Set task>
Quote the whole listing verbatim.

Source material>
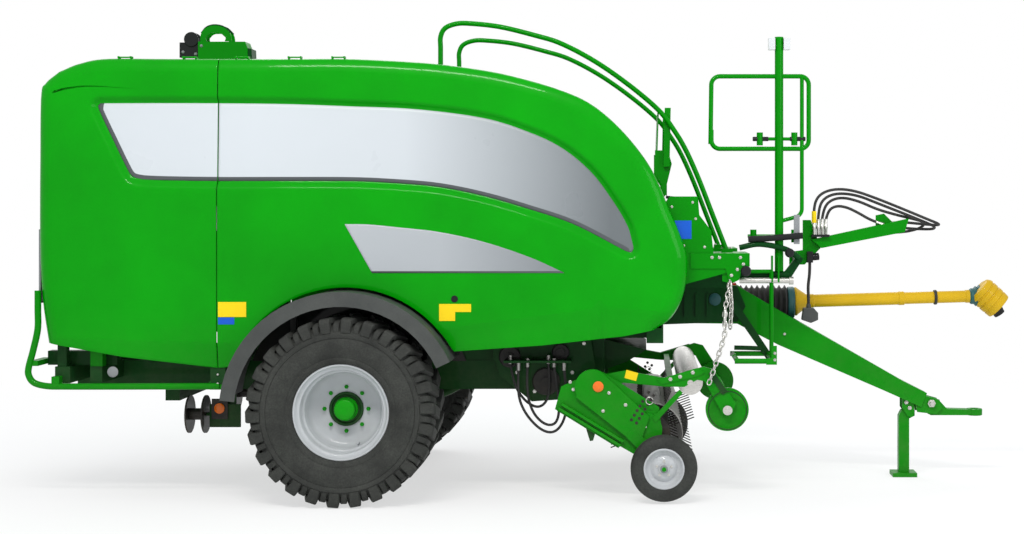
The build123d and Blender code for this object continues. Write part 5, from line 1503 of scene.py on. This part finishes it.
# %% Control housing
control = Bench()
CONTROL = [(2.104, 1.648), (2.440, 1.648), (2.425, 1.800), (2.345, 1.905), (2.335, 2.030), (2.145, 2.030),
           (2.104, 1.960)]
control.add(plate_part(CONTROL, -0.998, -0.988), 0)
control.add(plate_part([(2.104, 1.648), (2.400, 1.648), (2.385, 1.780), (2.310, 1.890), (2.300, 2.000),
                        (2.150, 2.000), (2.104, 1.940)], -0.986, -0.660), 1)
control.add(plate_part(CONTROL, -0.655, -0.645), 0)
control.add(block_part((2.180, 2.292), (-1.0005, -0.998), (1.745, 1.868)), 2)
control.add(tube_part(flat_line([(2.120, 2.026), (2.240, 2.012), (2.330, 1.990)], -0.985, 4), 0.010, 12), 1)
add_bolts(control, ((2.150, 1.690), (2.380, 1.690), (2.320, 1.880), (2.300, 1.990), (2.160, 1.960),
                    (2.240, 1.700)), -0.998, -1, 0.010, 3)
control.piece("control_housing", "chassis", [frame_green, black_paint_and_shade, blue_plate, plated_steel],
              "frame_green", bevel=0.003, replaces=("control_box",))
print("control housing done")

# %% [markdown]
# Hoses and cables are round cords along a smooth spline that a few points lead. A curve object could stay a
# curve, but its own points are read back and a tube is laid along them.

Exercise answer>
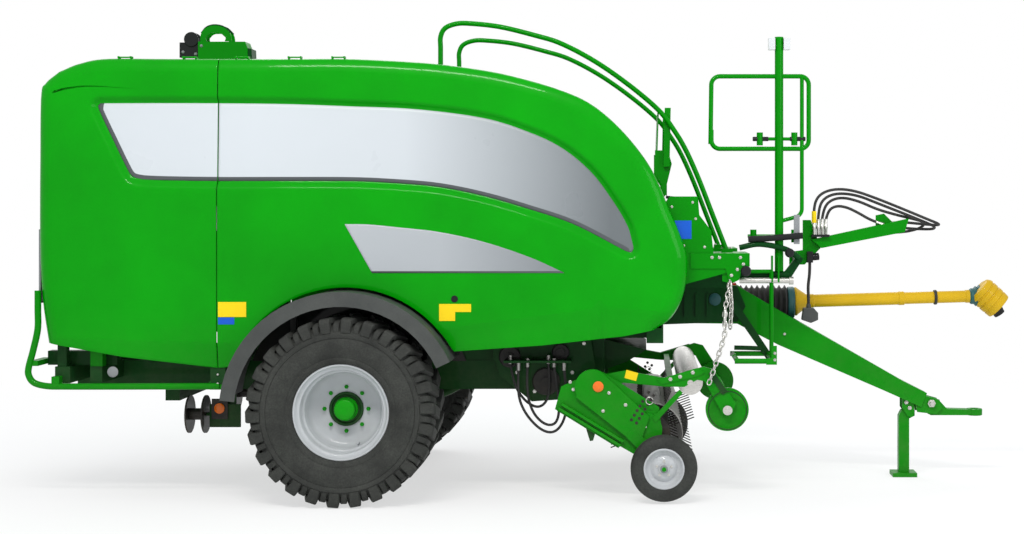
The build123d and Blender code for this object continues. Write part 5, from line 1503 of scene.py on. This part finishes it.
# %% Control housing
control = Bench()
CONTROL = [(2.104, 1.648), (2.440, 1.648), (2.425, 1.800), (2.345, 1.905), (2.335, 2.030), (2.145, 2.030),
           (2.104, 1.960)]
control.add(plate_part(CONTROL, -0.998, -0.988), 0)
control.add(plate_part([(2.104, 1.648), (2.400, 1.648), (2.385, 1.780), (2.310, 1.890), (2.300, 2.000),
                        (2.150, 2.000), (2.104, 1.940)], -0.986, -0.660), 1)
control.add(plate_part(CONTROL, -0.655, -0.645), 0)
control.add(block_part((2.180, 2.292), (-1.0005, -0.998), (1.745, 1.868)), 2)
control.add(tube_part(flat_line([(2.120, 2.026), (2.240, 2.012), (2.330, 1.990)], -0.985, 4), 0.010, 12), 1)
add_bolts(control, ((2.150, 1.690), (2.380, 1.690), (2.320, 1.880), (2.300, 1.990), (2.160, 1.960),
                    (2.240, 1.700)), -0.998, -1, 0.010, 3)
control.piece("control_housing", "chassis", [frame_green, black_paint_and_shade, blue_plate, plated_steel],
              "frame_green", bevel=0.003, replaces=("control_box",))
print("control housing done")

# %% [markdown]
# Hoses and cables are round cords along a smooth spline that a few points lead. A curve object could stay a
# curve, but its own points are read back and a tube is laid along them.

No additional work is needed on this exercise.